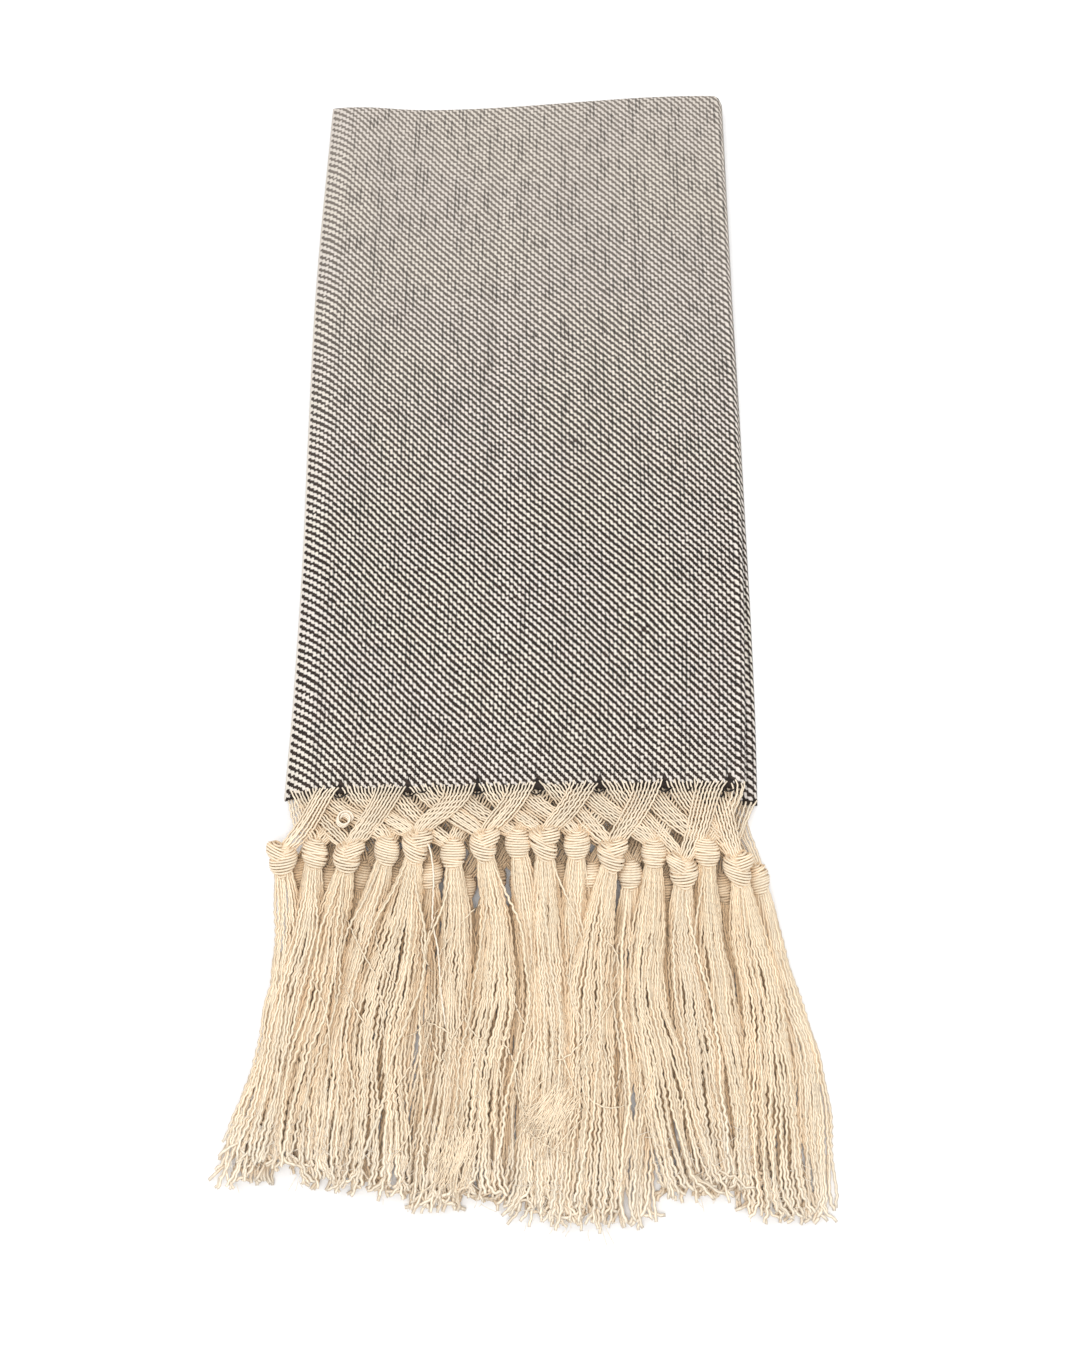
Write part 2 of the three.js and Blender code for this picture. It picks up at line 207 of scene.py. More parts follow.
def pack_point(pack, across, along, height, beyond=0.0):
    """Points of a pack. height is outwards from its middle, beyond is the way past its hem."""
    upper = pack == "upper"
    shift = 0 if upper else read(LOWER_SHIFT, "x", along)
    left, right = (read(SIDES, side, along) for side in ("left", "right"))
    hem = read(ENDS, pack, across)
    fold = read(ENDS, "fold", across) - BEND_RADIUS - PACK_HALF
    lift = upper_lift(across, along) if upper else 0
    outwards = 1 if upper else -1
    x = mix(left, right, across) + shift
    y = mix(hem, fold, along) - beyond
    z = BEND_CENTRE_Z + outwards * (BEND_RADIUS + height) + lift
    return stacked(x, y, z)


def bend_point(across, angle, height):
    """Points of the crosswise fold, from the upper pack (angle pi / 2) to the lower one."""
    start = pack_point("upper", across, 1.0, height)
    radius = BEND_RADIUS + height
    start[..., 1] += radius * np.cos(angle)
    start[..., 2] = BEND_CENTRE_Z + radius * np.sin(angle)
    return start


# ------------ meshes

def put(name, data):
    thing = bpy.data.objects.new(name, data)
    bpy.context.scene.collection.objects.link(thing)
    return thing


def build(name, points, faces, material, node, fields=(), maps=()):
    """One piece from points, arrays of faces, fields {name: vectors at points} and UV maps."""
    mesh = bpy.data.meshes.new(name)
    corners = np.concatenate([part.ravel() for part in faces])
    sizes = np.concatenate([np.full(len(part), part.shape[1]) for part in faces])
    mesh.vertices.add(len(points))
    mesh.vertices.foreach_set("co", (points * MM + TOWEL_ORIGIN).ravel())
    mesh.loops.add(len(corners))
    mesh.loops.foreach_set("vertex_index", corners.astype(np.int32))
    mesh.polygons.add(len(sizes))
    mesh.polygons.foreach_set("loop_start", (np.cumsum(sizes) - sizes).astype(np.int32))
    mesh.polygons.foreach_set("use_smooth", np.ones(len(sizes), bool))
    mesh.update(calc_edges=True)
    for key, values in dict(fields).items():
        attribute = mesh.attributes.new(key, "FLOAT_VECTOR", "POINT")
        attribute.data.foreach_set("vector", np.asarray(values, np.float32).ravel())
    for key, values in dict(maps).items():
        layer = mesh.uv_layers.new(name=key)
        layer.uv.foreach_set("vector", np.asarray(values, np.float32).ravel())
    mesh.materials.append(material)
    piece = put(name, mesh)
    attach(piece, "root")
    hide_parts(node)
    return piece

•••

→ **Stated exercise**
Quote the entire listing above exactly.

→ **Result of this exercise**
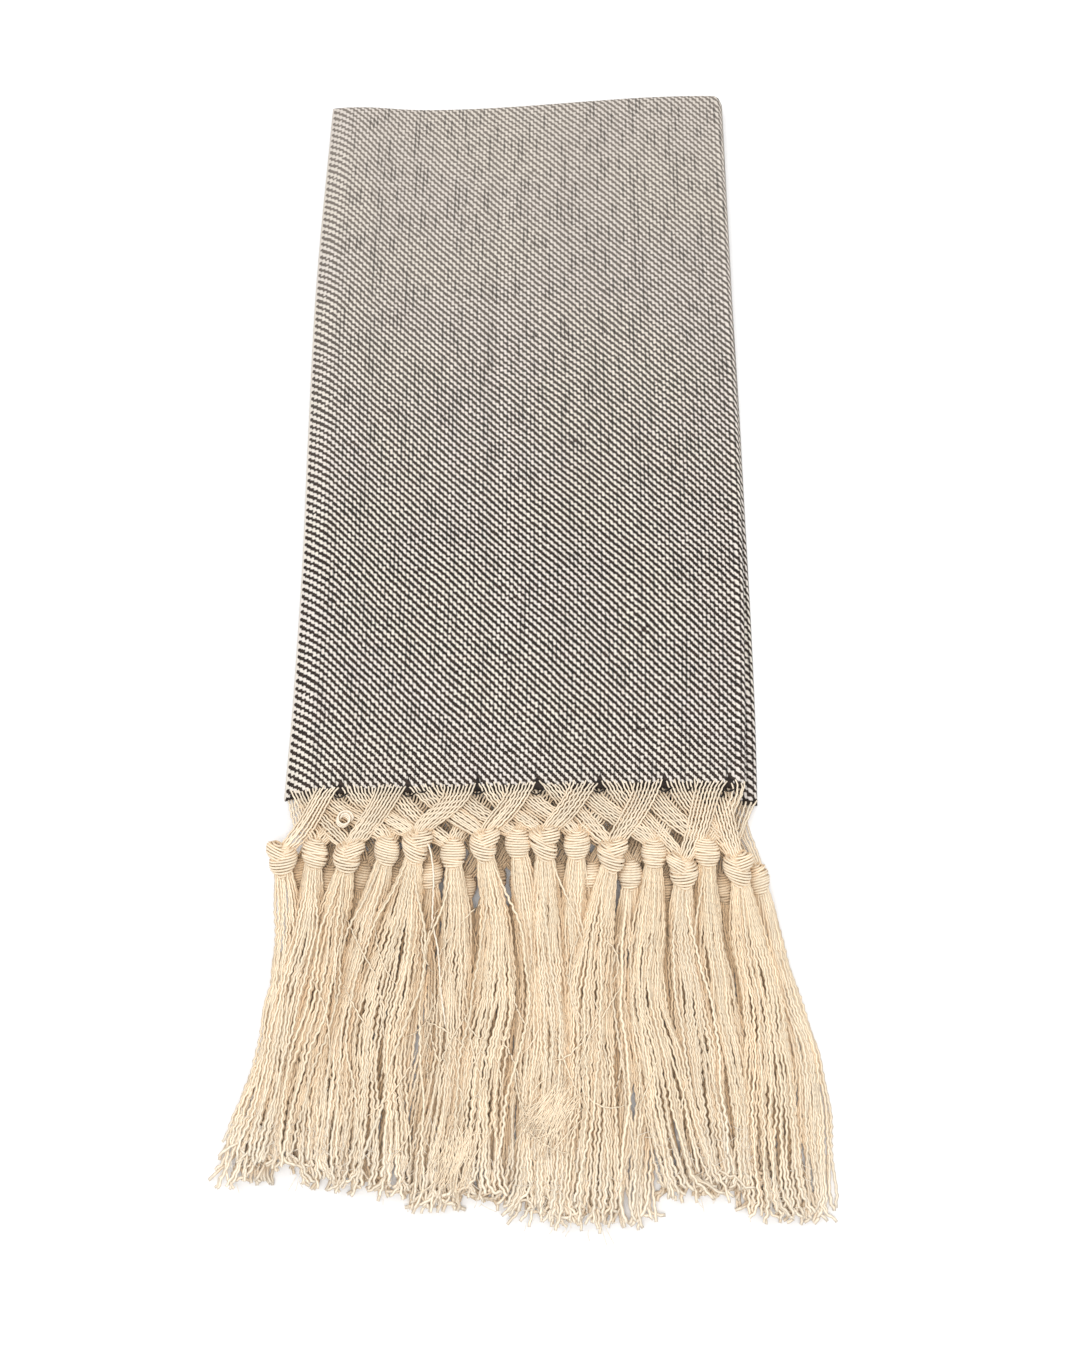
Write part 2 of the three.js and Blender code for this picture. It picks up at line 207 of scene.py. More parts follow.
def pack_point(pack, across, along, height, beyond=0.0):
    """Points of a pack. height is outwards from its middle, beyond is the way past its hem."""
    upper = pack == "upper"
    shift = 0 if upper else read(LOWER_SHIFT, "x", along)
    left, right = (read(SIDES, side, along) for side in ("left", "right"))
    hem = read(ENDS, pack, across)
    fold = read(ENDS, "fold", across) - BEND_RADIUS - PACK_HALF
    lift = upper_lift(across, along) if upper else 0
    outwards = 1 if upper else -1
    x = mix(left, right, across) + shift
    y = mix(hem, fold, along) - beyond
    z = BEND_CENTRE_Z + outwards * (BEND_RADIUS + height) + lift
    return stacked(x, y, z)


def bend_point(across, angle, height):
    """Points of the crosswise fold, from the upper pack (angle pi / 2) to the lower one."""
    start = pack_point("upper", across, 1.0, height)
    radius = BEND_RADIUS + height
    start[..., 1] += radius * np.cos(angle)
    start[..., 2] = BEND_CENTRE_Z + radius * np.sin(angle)
    return start


# ------------ meshes

def put(name, data):
    thing = bpy.data.objects.new(name, data)
    bpy.context.scene.collection.objects.link(thing)
    return thing


def build(name, points, faces, material, node, fields=(), maps=()):
    """One piece from points, arrays of faces, fields {name: vectors at points} and UV maps."""
    mesh = bpy.data.meshes.new(name)
    corners = np.concatenate([part.ravel() for part in faces])
    sizes = np.concatenate([np.full(len(part), part.shape[1]) for part in faces])
    mesh.vertices.add(len(points))
    mesh.vertices.foreach_set("co", (points * MM + TOWEL_ORIGIN).ravel())
    mesh.loops.add(len(corners))
    mesh.loops.foreach_set("vertex_index", corners.astype(np.int32))
    mesh.polygons.add(len(sizes))
    mesh.polygons.foreach_set("loop_start", (np.cumsum(sizes) - sizes).astype(np.int32))
    mesh.polygons.foreach_set("use_smooth", np.ones(len(sizes), bool))
    mesh.update(calc_edges=True)
    for key, values in dict(fields).items():
        attribute = mesh.attributes.new(key, "FLOAT_VECTOR", "POINT")
        attribute.data.foreach_set("vector", np.asarray(values, np.float32).ravel())
    for key, values in dict(maps).items():
        layer = mesh.uv_layers.new(name=key)
        layer.uv.foreach_set("vector", np.asarray(values, np.float32).ravel())
    mesh.materials.append(material)
    piece = put(name, mesh)
    attach(piece, "root")
    hide_parts(node)
    return piece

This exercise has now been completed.